As far as overall health is concerned, the start to the Yankees’ season has been anything but optimal. Saturday’s disappointing loss in Toronto was highlighted by a comebacker crashing into Adam Warren’s right ankle, shortly after Billy McKinney went crashing into the left field wall. Both were forced to exit the game and head for x-rays, which luckily both came back negative.
McKinney, who had just made his major league debut on Friday, was diagnosed with a left AC joint shoulder sprain and will miss a few weeks. Warren suffered an ankle contusion and seems to have dodged a bullet on something more serious.
The pair of injuries come after Aaron Hicks was placed on the 10-day DL with an intercostal strain on Friday, as the outfield dilemma has become a much less enviable one. With Jacoby Ellsbury and Clint Frazier still making their way back from injuries, the question is no longer about finding playing time for the crowded outfield depth chart. Aaron Boone must now figure out who exactly CAN play the outfield at this point.
Oh, and Greg Bird is still out until June. Just one series into the regular season, and the Yankee injuries are piling up.
Before Yankees Universe sends themselves into a frenzied panic, it’s important to remember exactly where the Yankees were just a season ago, and how they handled their own health adversities.
Right around this time last season, the Yankees had dropped their third-straight game to fall to 1-4. In that 5-4 loss to the Orioles, Gary Sanchez had come up lame after fouling off a pitch and was diagnosed with a biceps strain, which would sideline the former Rookie of the Year runner-up for a month.
The news of the Sanchez injury was a major blow for the Yankees, who had already lost Didi Gregorius for a month, and Bird was struggling to find his way after fouling a pitch off his ankle on the final day of spring training. I’m not positive, but Jacoby Ellsbury was probably on the DL at this time as well (actually, he would eventually miss time at the end of May).

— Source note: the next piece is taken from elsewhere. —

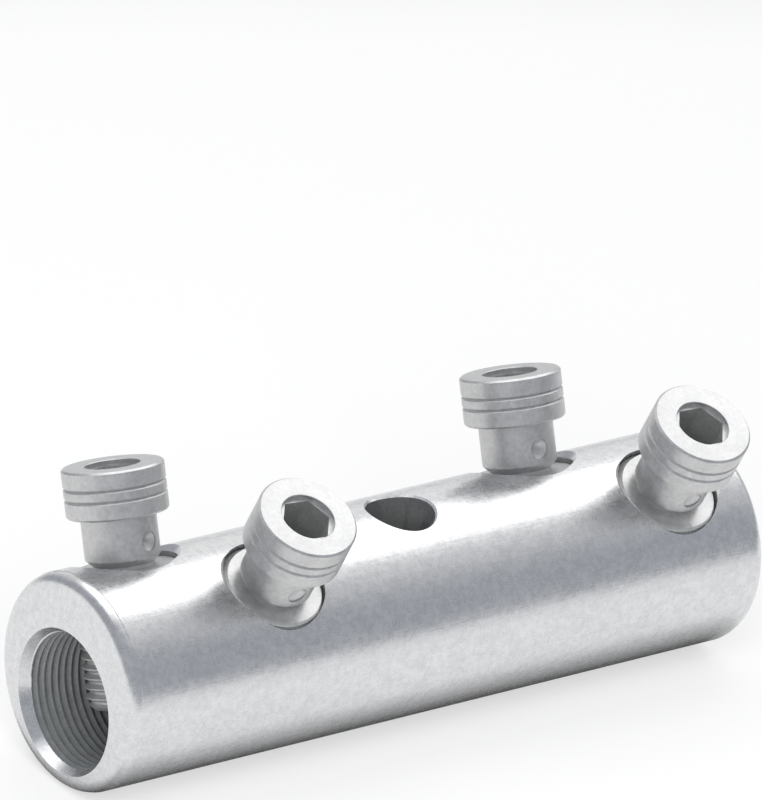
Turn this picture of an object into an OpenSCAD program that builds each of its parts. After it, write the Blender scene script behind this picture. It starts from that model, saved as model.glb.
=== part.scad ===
// Screw connector for joining two power conductors end to end: a tinned aluminium sleeve with an
// eccentric through bore, clamped by four shear-head screws in two rows.
// The origin lies on the axis of the bore at mid length. +X runs along the bore, and +Z leaves
// through the sight hole, half way between the two rows of screws.

/* [Sleeve] */
// Length of the sleeve
sleeve_l = 120; // [112:1:150]
// Outer diameter of the sleeve
sleeve_d = 33.5; // [33:0.5:40]
// How far the bore lies from the sleeve's own axis, away from the screws
bore_offset = 3.05; // [1:0.05:3.5]
// Radius of the turned rounding at each end
end_round_r = 1.9; // [0.8:0.1:2.2]
// Depth of the small turned step where the rounding meets the outside
end_step = 0.12; // [0.05:0.01:0.3]

/* [Bore] */
// Diameter of the bore inside the crests of its thread
bore_d = 20.6; // [17:0.1:21]
// Diameter of the plain land at each mouth
entry_d = 22.2; // [21.4:0.1:22.6]
// Length of the plain land at each mouth
entry_l = 2.4; // [1.5:0.1:4]
// Length of the cone that leads from the land into the bore
lead_in_l = 0.5; // [0.2:0.1:1]

/* [Sight hole] */
// Diameter of the sight hole at mid length
sight_d = 10.6; // [6:0.2:13]
// Width of the broken edge around the sight hole
sight_edge = 0.25; // [0.1:0.05:0.5]

/* [Screw places] */
// Distance from each end of the sleeve to the middle of its outer screw
end_offset = 13.8; // [13:0.1:18]
// Distance along the sleeve between the two screws of a pair
screw_spacing = 17.5; // [17:0.1:21]
// Angle between the two rows of screws
row_angle = 45; // [36:1:60]

/* [Screw shank] */
// Outer diameter of the threaded shank
shank_d = 16; // [14:0.1:16.4]
// Radial gap between the shank and its hole
thread_gap = 0.08; // [0.02:0.01:0.1]
// Width of the countersink around a screw hole at the crown of the sleeve
sink_w = 0.9; // [0.4:0.1:1.2]
// How far the tip stands past the axis of the bore
tip_past_axis = 2.7; // [0:0.1:4]
// Width of the chamfer at the tip
tip_chamfer = 1; // [0.4:0.1:1.6]
// Depth of the shank's shoulder below the crown of the sleeve
shoulder_depth = 1.6; // [0.8:0.1:3]
// Width of the chamfer on the shoulder
shoulder_chamfer = 0.4; // [0.2:0.1:0.8]

/* [Screw neck] */
// Diameter of the section that shears
shear_d = 9.3; // [8.6:0.1:10]
// Height of the section that shears
shear_h = 0.5; // [0.3:0.1:1]
// Diameter of the neck
neck_d = 11.4; // [10.4:0.1:12.4]
// Height of the neck from its cone to the head
neck_h = 6.5; // [5:0.1:9]
// Diameter of the drilled dimple in the side of the neck
dimple_d = 3; // [2:0.1:3.4]
// Height of the dimple above the cone of the neck
dimple_h = 2.4; // [1.8:0.1:3]
// Depth of the straight part of the dimple, before the drill's own cone
dimple_l = 0.4; // [0.2:0.1:0.6]

/* [Screw head] */
// Diameter of the head
head_d = 15.5; // [13.5:0.1:17]
// Height of the head
head_h = 7.4; // [6:0.1:9]
// Width of the broken edges of the head
head_edge = 0.3; // [0.1:0.05:0.6]
// Depth of the two grooves around the head
groove_t = 0.35; // [0.2:0.05:0.6]
// Depth of the upper groove below the top of the head
groove_top = 2.9; // [1.6:0.1:3.2]
// Distance between the two grooves
groove_gap = 1.7; // [1.2:0.05:2]
// Width across the flats of the hexagon socket
hex_af = 7; // [5:0.5:7]
// Depth of the hexagon socket below the top of the head
hex_h = 20; // [18:0.5:24]
// Diameter of the shallow recess around the mouth of the socket
rim_d = 8.4; // [8.2:0.1:9.6]
// Depth of that recess
rim_h = 0.85; // [0.4:0.05:1.4]

/* [Hidden] */
// Fineness of the round surfaces
$fn = 96;
// How far a cut runs past the face that it opens
cut = 1;
sleeve_r = sleeve_d / 2;
bore_r = bore_d / 2;
entry_r = entry_d / 2;
shank_r = shank_d / 2;
hole_r = shank_r + thread_gap;
tilt = row_angle / 2;
// Places of the outer and inner screws, counted from mid length
outer_x = sleeve_l / 2 - end_offset;
inner_x = outer_x - screw_spacing;
// Height of the sleeve's crown along a screw's axis, counted from the bore's axis
crown_h = bore_offset * cos(tilt) + sqrt(pow(sleeve_r, 2) - pow(bore_offset * sin(tilt), 2));
// Heights along a screw, counted from the bore's axis
shoulder_z = crown_h - shoulder_depth;
cone_z = shoulder_z + shear_h;
cone_h = (neck_d - shear_d) / 2;
neck_z = cone_z + cone_h;
head_z = neck_z + neck_h;
top_z = head_z + head_h;
hex_corner_r = hex_af / 2 / cos(30);
// How far each screw is turned in its hole, which decides where its dimple looks
turn_left_back = -78;
turn_left_front = -96;
turn_right_back = -92;
turn_right_front = -94;
TINNED = [0.80, 0.81, 0.83];
SCREW = [0.74, 0.74, 0.73];

// Half of the sleeve's section: a bar with rounded ends, a little smaller where it was turned
module bar_section() {
    round_l = sleeve_l - 2 * end_round_r;
    turned_r = sleeve_r - end_step;
    translate([0, -round_l / 2]) square([sleeve_r, round_l]);
    translate([0, -sleeve_l / 2]) square([turned_r - end_round_r, sleeve_l]);
    for (side = [-1, 1])
        translate([turned_r - end_round_r, side * round_l / 2]) circle(r = end_round_r);
}

// The threaded bore with its plain lands, here with the thread as a plain wall
module bore_cut() {
    rotate([0, 90, 0]) cylinder(h = sleeve_l + 2 * cut, r = bore_r, center = true);
    for (side = [-1, 1])
        translate([side * sleeve_l / 2, 0, 0]) rotate([0, -side * 90, 0]) {
            translate([0, 0, -cut]) cylinder(h = cut + entry_l, r = entry_r);
            translate([0, 0, entry_l]) cylinder(h = lead_in_l, r1 = entry_r, r2 = bore_r);
        }
}

// Places its children at a screw: x along the sleeve, side -1 for the front row and 1 for the back
module at_screw(x, side) {
    translate([x, 0, 0]) rotate([-side * tilt, 0, 0]) children();
}

// A screw hole with its countersink, which is widest where the sleeve stands highest
module screw_hole() {
    cylinder(h = crown_h + cut, r = hole_r);
    translate([0, 0, crown_h - sink_w]) cylinder(h = 2 * sink_w, r1 = hole_r, r2 = hole_r + 2 * sink_w);
}

// The sight hole through the thick wall, with its broken edge
module sight_hole() {
    sight_r = sight_d / 2;
    crown_z = bore_offset + sleeve_r;
    cylinder(h = crown_z + cut, r = sight_r);
    translate([0, 0, crown_z - sight_edge])
        cylinder(h = 2 * sight_edge, r1 = sight_r, r2 = sight_r + 2 * sight_edge);
}

module sleeve() {
    color(TINNED) difference() {
        translate([0, 0, bore_offset]) rotate([0, 90, 0]) rotate_extrude() bar_section();
        bore_cut();
        sight_hole();
        for (x = [-outer_x, inner_x]) at_screw(x, 1) screw_hole();
        for (x = [-inner_x, outer_x]) at_screw(x, -1) screw_hole();
    }
}

// Half of the screw's section from its tip to the top of its head
module screw_section() {
    head_r = head_d / 2;
    groove_low = groove_top + groove_gap;
    polygon([
        [0, -tip_past_axis],
        [shank_r - tip_chamfer, -tip_past_axis],
        [shank_r, tip_chamfer - tip_past_axis],
        [shank_r, shoulder_z - shoulder_chamfer],
        [shank_r - shoulder_chamfer, shoulder_z],
        [shear_d / 2, shoulder_z],
        [shear_d / 2, cone_z],
        [neck_d / 2, neck_z],
        [neck_d / 2, head_z],
        [head_r - head_edge, head_z],
        [head_r, head_z + head_edge],
        [head_r, top_z - groove_low - groove_t],
        [head_r - groove_t, top_z - groove_low],
        [head_r, top_z - groove_low + groove_t],
        [head_r, top_z - groove_top - groove_t],
        [head_r - groove_t, top_z - groove_top],
        [head_r, top_z - groove_top + groove_t],
        [head_r, top_z - head_edge],
        [head_r - head_edge, top_z],
        [0, top_z]
    ]);
}

// The hexagon socket, the recess around its mouth and the drilled cone at its bottom
module socket_cut() {
    drill_r = hex_af / 2;
    translate([0, 0, top_z - hex_h]) rotate([0, 0, 30])
        cylinder(h = hex_h + cut, r = hex_corner_r, $fn = 6);
    translate([0, 0, top_z - rim_h]) cylinder(h = rim_h + cut, d = rim_d);
    translate([0, 0, top_z - hex_h - drill_r / 2]) cylinder(h = drill_r / 2, r1 = 0, r2 = drill_r);
}

// The drilled dimple in the side of the neck, with the cone that the drill leaves at its bottom
module dimple_cut() {
    cone_l = dimple_d / 3;
    translate([neck_d / 2 - dimple_l - cone_l, 0, neck_z + dimple_h]) rotate([0, 90, 0]) {
        cylinder(h = cone_l, r1 = 0, r2 = dimple_d / 2);
        translate([0, 0, cone_l]) cylinder(h = dimple_l + cut, d = dimple_d);
    }
}

// One shear-head screw, turned in its hole so that its dimple looks along the angle given
module shear_screw(turn) {
    color(SCREW) rotate([0, 0, turn]) difference() {
        rotate_extrude() screw_section();
        socket_cut();
        dimple_cut();
    }
}

module screw_left_back() { at_screw(-outer_x, 1) shear_screw(turn_left_back); }
module screw_left_front() { at_screw(-inner_x, -1) shear_screw(turn_left_front); }
module screw_right_back() { at_screw(inner_x, 1) shear_screw(turn_right_back); }
module screw_right_front() { at_screw(outer_x, -1) shear_screw(turn_right_front); }

sleeve();
screw_left_back();
screw_left_front();
screw_right_back();
screw_right_front();
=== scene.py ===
"""Looks of the screw connector: a tinned sleeve with a threaded bore and four shear-head screws.

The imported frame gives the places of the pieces. The sleeve and the screws are rebuilt here with
their threads, fine edges and surface finish, in metres and in the frame of the part: the origin
lies on the axis of the bore at mid length, +X runs along the bore and +Z leaves through the sight
hole, half way between the two rows of screws.
"""

import math

import bpy
from mathutils import Matrix, Vector


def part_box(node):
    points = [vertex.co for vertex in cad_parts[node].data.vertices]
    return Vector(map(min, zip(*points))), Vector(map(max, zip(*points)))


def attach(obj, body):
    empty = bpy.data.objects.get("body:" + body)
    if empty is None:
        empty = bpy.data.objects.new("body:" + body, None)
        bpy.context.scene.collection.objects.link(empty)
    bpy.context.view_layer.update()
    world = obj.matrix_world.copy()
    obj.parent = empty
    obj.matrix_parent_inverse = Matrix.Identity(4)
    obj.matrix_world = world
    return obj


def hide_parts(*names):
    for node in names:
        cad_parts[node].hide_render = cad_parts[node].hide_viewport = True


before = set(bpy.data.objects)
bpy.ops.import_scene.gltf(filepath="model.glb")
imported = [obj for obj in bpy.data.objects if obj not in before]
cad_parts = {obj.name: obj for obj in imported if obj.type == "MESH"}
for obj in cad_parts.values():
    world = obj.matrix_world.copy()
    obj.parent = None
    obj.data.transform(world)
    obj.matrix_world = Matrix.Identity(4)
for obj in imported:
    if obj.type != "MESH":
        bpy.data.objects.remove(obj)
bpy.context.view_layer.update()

MM = 0.001

# Sleeve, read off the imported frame
SLEEVE_LOW, SLEEVE_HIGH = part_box("sleeve")
SLEEVE_L = SLEEVE_HIGH.x - SLEEVE_LOW.x
SLEEVE_R = (SLEEVE_HIGH.y - SLEEVE_LOW.y) / 2
BORE_OFFSET = (SLEEVE_HIGH.z + SLEEVE_LOW.z) / 2
END_ROUND_R = 1.9 * MM
END_STEP = 0.07 * MM

# Bore
BORE_R = 10.3 * MM
BORE_ROOT_R = 10.9 * MM
BORE_PITCH = 1.25 * MM
BORE_ROD_MARGIN = 4 * BORE_PITCH
MOUTH_R = 11.3 * MM
MOUTH_L = 1.7 * MM
# How far the thread of the bore reaches into the cone of each mouth
THREAD_INTO_MOUTH = BORE_PITCH / 4

# Sight hole
SIGHT_R = 5.3 * MM
SIGHT_EDGE = 0.3 * MM

# Screw holes
TILT = math.radians(22.5)
HOLE_R = 8.08 * MM
HOLE_CREST_R = 7.25 * MM
SCREW_PITCH = 1.5 * MM
SINK_W = 0.9 * MM
PLAIN_DEPTH = 3.0 * MM

# Screw, with its heights counted from the axis of the bore
SHANK_R = 8.0 * MM
SHANK_ROOT_R = 7.15 * MM
TIP_PAST_AXIS = 2.7 * MM
TIP_CHAMFER = 1.0 * MM
SHOULDER_DEPTH = 1.6 * MM
SHOULDER_CHAMFER = 0.3 * MM
SHEAR_R = 4.65 * MM
SHEAR_H = 0.5 * MM
NECK_R = 5.7 * MM
NECK_H = 6.5 * MM
HEAD_R = 7.75 * MM
HEAD_H = 7.4 * MM
HEAD_EDGE = 0.3 * MM
GROOVE_T = 0.28 * MM
GROOVE_TOP = 2.9 * MM
GROOVE_GAP = 1.7 * MM
DIMPLE_R = 1.5 * MM
DIMPLE_H = 2.4 * MM
DIMPLE_L = 0.4 * MM
DIMPLE_CONE_L = 1.0 * MM
HEX_AF = 7.0 * MM
HEX_H = 20.0 * MM
HEX_SIDES = 6
# Half the angle between two corners of the hexagon, by which it is turned as well
HEX_TURN = math.radians(30)
HEX_CORNER_R = HEX_AF / 2 / math.cos(HEX_TURN)
DRILL_R = HEX_AF / 2
DRILL_CONE_L = DRILL_R / 2
RIM_R = 4.2 * MM
RIM_H = 0.85 * MM
RIM_EDGE = 0.08 * MM
# Where the duller finish starts, below the top of the head and below the shoulder
DULL_SOCKET_DEPTH = 1.01 * RIM_H
DULL_SHANK_DEPTH = SHOULDER_CHAMFER / 4

CROWN_H = BORE_OFFSET * math.cos(TILT) + math.sqrt(
    SLEEVE_R ** 2 - (BORE_OFFSET * math.sin(TILT)) ** 2)
SHOULDER_Z = CROWN_H - SHOULDER_DEPTH
CONE_Z = SHOULDER_Z + SHEAR_H
NECK_Z = CONE_Z + NECK_R - SHEAR_R
HEAD_Z = NECK_Z + NECK_H
TOP_Z = HEAD_Z + HEAD_H
# The thread starts below the tip. Its turns are counted so that its crest, and not its groove,
# meets the right side of the shoulder.
THREAD_TURNS = 14.25
THREAD_START = SHOULDER_Z - THREAD_TURNS * SCREW_PITCH

# One turn of thread, as (share of the pitch, share of the depth) points. Its flanks stand about
# 60 degrees apart.
THREAD_SHAPE = [
    (0.0, 0.0), (0.12, 0.0), (0.16, 0.08), (0.42, 0.92),
    (0.46, 1.0), (0.66, 1.0), (0.70, 0.92), (0.96, 0.08),
]

# Each screw: its body, the side of its row (1 back, -1 front) and how far it is turned, in degrees
SCREWS = [
    ("screw_left_back", 1, -78),
    ("screw_left_front", -1, -96),
    ("screw_right_back", 1, -92),
    ("screw_right_front", -1, -94),
]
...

Despite the injuries and an ineffective Bird, the Yankees finished the month on a 14-4 run, thanks to Aaron Judge’s 10 April homers and a ridiculous 198 wRC+ over the first month of the season. The rebuilding and shorthanded Yankees finished the month with the best record in the American League, with hitters like Ronald Torreyes and Austin Romine in the lineup on a nightly basis. That should instill some hope for this season’s health struggles, right?
Torreyes finished the first month of 2017 with a wRC+ of 95, while Romine finished with a mark of 115. The two combined to produce a product slightly above league average, which more than did the job while Gregorius and Sanchez were on the mend. That’s all the Yankees are looking for here while their outfield and Bird make their way back.
Tyler Austin mashing two home runs on Saturday was certainly a start to plugging the Bird-sized hole at first base for now. Brandon Drury’s stellar play has locked down third base, so Boone can shuffle between Austin and Neil Walker at first base and possibly try Tyler Wade in the outfield when he’s not playing second base. Thanks to a few versatile infielders, there are (some) options.
It’s a tall order to look for Judge to hit like he did last April and carry the Yanks offensively. Luckily, the Yanks added Giancarlo Stanton, who more than makes up for some of the offense that has been lost to injury already. Stanton can handle some outfield duties until Ellsbury or Hicks returns, which will hopefully be sooner rather than later, but we’re not holding our breath.
Health-wise, the season could have started a lot better. Injuries happen, and depth will immediately be tested. Fortunately, the Yanks don’t have to look very far back in their history to realize that they’ve effectively weathered such a storm before.